A torrent of hard ink and data streams from every corner of the planet encircles us. With the Internet, our media messages are able to travel anywhere, reach anyone, and through translation engines like Babelfish, we can decipher any linguistic code.
"Then they said, 'Come, let us build ourselves a city, and a tower with its top in the heavens, and let us make a name for ourselves; otherwise we shall be scattered abroad upon the face of the whole earth.'" (Genesis 11:4)
Once again, we appear to be in a time of biblical prophecy. The tower-top is the satellite and the broadcast tower; it is now possible for the transmission to be understood by all. So why the sordid rhetoric, propaganda and confusion? Increased communication has not brought us peace and unity. Rather, it has brought war to a new platform; the global chess game is played with ideas, and checkmate yields the ruling paradigm prize.
The problem may lie with the scope of our transmissions. Broadcast is a behemoth, slouching and shuffling over an ever-increasing audience, swallowing continents, dividing people ideologically while unifying them under brands and products. We have Pepsi in Papua New Guinea, Boston Celtic jerseys in Sierra Leone, and West Coast gangsta rap in Matanzas, Cuba. The winning brand takes the market share, and modern tribal allegance is manipulated by competing corporations and outdated religious institutions. It is akin with capitalism, and its appetite demands limitless accumulation.
So if broadcast is divisive, is a narrowcast any better? Narrowcast is defined as a transmission of data to a specific audience - an important issue for a student paper whose mandate is to serve a small rainforest campus. By necessity, we fall into the latter category. This stream of thought came from a recent conversation with Roger Farr, Creative Writing prof at Cap (see the Special Features section for more). Farr speculated on the true worth of the broadcast and emphasized the narrowcast for its ability to unify a group of people. When a message aims at a small group, it has the ability to unify their interests according to shared experience. In short, it strengthens community. Farr described the poetic writing circles, like the Liar (also in Special Features) as a powerful example of this, providing a shared experience and community of artistic support that can persist long past the duration of the messages delivered.

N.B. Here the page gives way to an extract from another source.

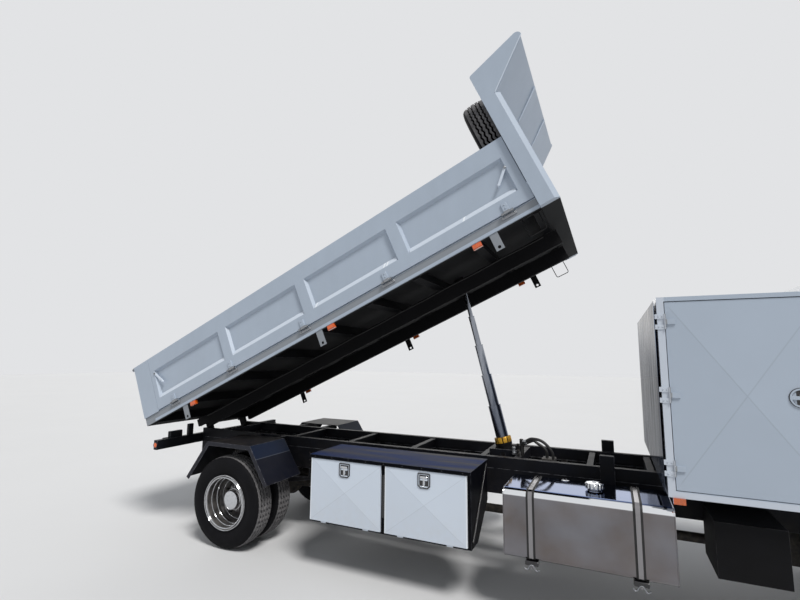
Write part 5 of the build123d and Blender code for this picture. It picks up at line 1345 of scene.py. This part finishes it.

Despite its localized audience, the Courier has a powerful legacy of community as well. Many of the current editors and writers met in Creative Writing courses, cutting their teeth on the intense workshop environment. We form integral bonds on the cutting room floor, and surprisingly, they continue, long past our Cap experience is over. Our alumni reporters and editors-in-chief are still close friends and collaborators, encouraging our progress and offering lifelines into new arenas of writing, like the Nation in New York, or the Buenos Aires Times; even Maclean's and the Tyee.